- _WORK REQUIRED_: Copy the data exactly from the line that contains "What bpy script" through the line that contains "HEAD_TOP = np.array((-0.3362, -0.5744, 0.7463))", keeping both end lines and leaving out everything else.

CAD and scene scripts
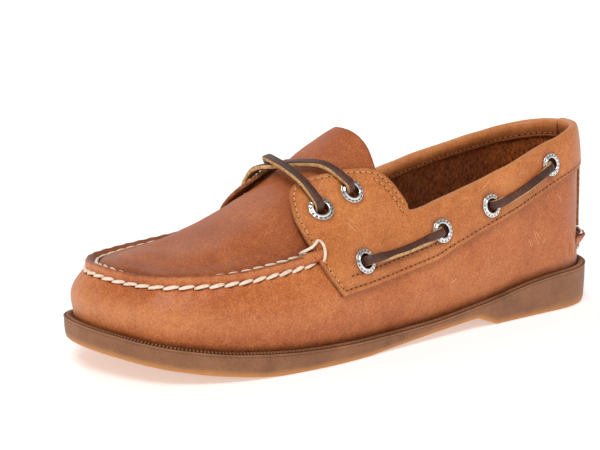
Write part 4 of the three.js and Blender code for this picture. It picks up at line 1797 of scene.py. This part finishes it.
@dataclass
class CollarBand(SewnPart):
    """The band round the collar with the eyestay in front: it rolls over the topline and is sewn inside."""

    side: Side
    base: float = 0.15
    thickness: float = 1.85
    fold: float = 12.0
    heel: float = 0.006
    throat: float = 4.59
    front: tuple = (
        (5.93, 0.292), (6.03, 0.355), (6.125, 0.42), (6.19, 0.5), (6.235, 0.59), (6.235, 0.68), (6.15, 0.765),
        (6.04, 0.815), (5.91, 0.828), (5.76, 0.799), (5.55, 0.743), (5.28, 0.695), (4.97, 0.645), (4.8, 0.598),
        (4.68, 0.545), (4.59, 0.492),
    )
    hole: float = 4.3

    def turned(self, u: Array) -> Array:
        """u on this side, from u on the lateral side; or back again."""
        return on_side(self.side, np.asarray(u))

    def __post_init__(self) -> None:
        """Draws the outline on the chart."""
        low, high = (-0.1, 6.5) if self.side is Side.LATERAL else (13.5, 20.1)
        end = self.throat + 0.02
        collar = (-1, end) if self.side is Side.LATERAL else (LAST.ROUND - end, 21)
        self.chart = CollarChart(low, high, collar)
        foot_u = np.linspace(self.heel, self.front[0][0], 160)
        turned = self.turned(foot_u)
        foot_v = LAST.v_where(turned, lambda p: p[..., 2] - BAND_FOOT(p[..., 0]))
        self.foot = self.chart.draw(turned, foot_v)
        front = np.array(self.front)
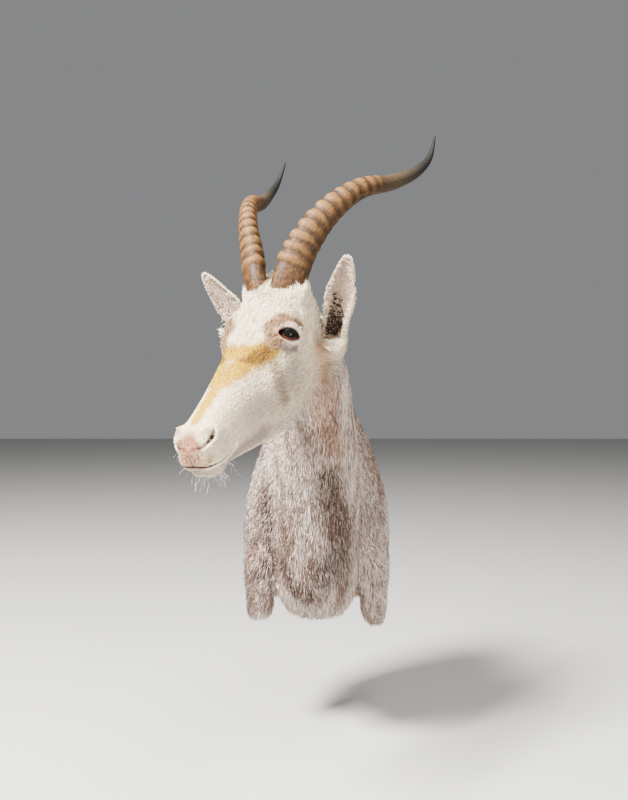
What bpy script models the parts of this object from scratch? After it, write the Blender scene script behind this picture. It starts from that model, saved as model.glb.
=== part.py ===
"""White blesbok shoulder mount: head turned to the animal's right, neck, shoulders,
two cut forelegs, glass eyes, ringed horns and the back board that hangs on the wall.

The flesh is one smooth field in millimetres, meshed once and parted with thin cuts.
Origin: centre of the flat wall side of the back board. The viewer stands at -Y,
the animal's left is +X and up is +Z.
"""

import bmesh
import bpy
import numpy as np
from mathutils import Matrix, Vector

MM = 0.001

# Head: place of the point midway between the eyes, then the three directions of the head
HEAD_AT = np.array((-87.2, -444.0, 250.2))
HEAD_NOSE = np.array((-0.3465, -0.6614, -0.6652))
HEAD_LEFT = np.array((0.8757, -0.4823, 0.0234))
HEAD_TOP = np.array((-0.3362, -0.5744, 0.7463))

# Triangles of each group of nodes, cut width and the room left round the eyes
HEAD_TRIANGLES = 7600
BODY_TRIANGLES = 4800
EAR_TRIANGLES = 1000
CUT_WIDTH = 0.3
EYE_ROOM = 0.4
HORN_ROOM = 0.4
BOARD_ROOM = 0.3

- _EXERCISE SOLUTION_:
What bpy script models the parts of this object from scratch? After it, write the Blender scene script behind this picture. It starts from that model, saved as model.glb.
=== part.py ===
"""White blesbok shoulder mount: head turned to the animal's right, neck, shoulders,
two cut forelegs, glass eyes, ringed horns and the back board that hangs on the wall.

The flesh is one smooth field in millimetres, meshed once and parted with thin cuts.
Origin: centre of the flat wall side of the back board. The viewer stands at -Y,
the animal's left is +X and up is +Z.
"""

import bmesh
import bpy
import numpy as np
from mathutils import Matrix, Vector

MM = 0.001

# Head: place of the point midway between the eyes, then the three directions of the head
HEAD_AT = np.array((-87.2, -444.0, 250.2))
HEAD_NOSE = np.array((-0.3465, -0.6614, -0.6652))
HEAD_LEFT = np.array((0.8757, -0.4823, 0.0234))
HEAD_TOP = np.array((-0.3362, -0.5744, 0.7463))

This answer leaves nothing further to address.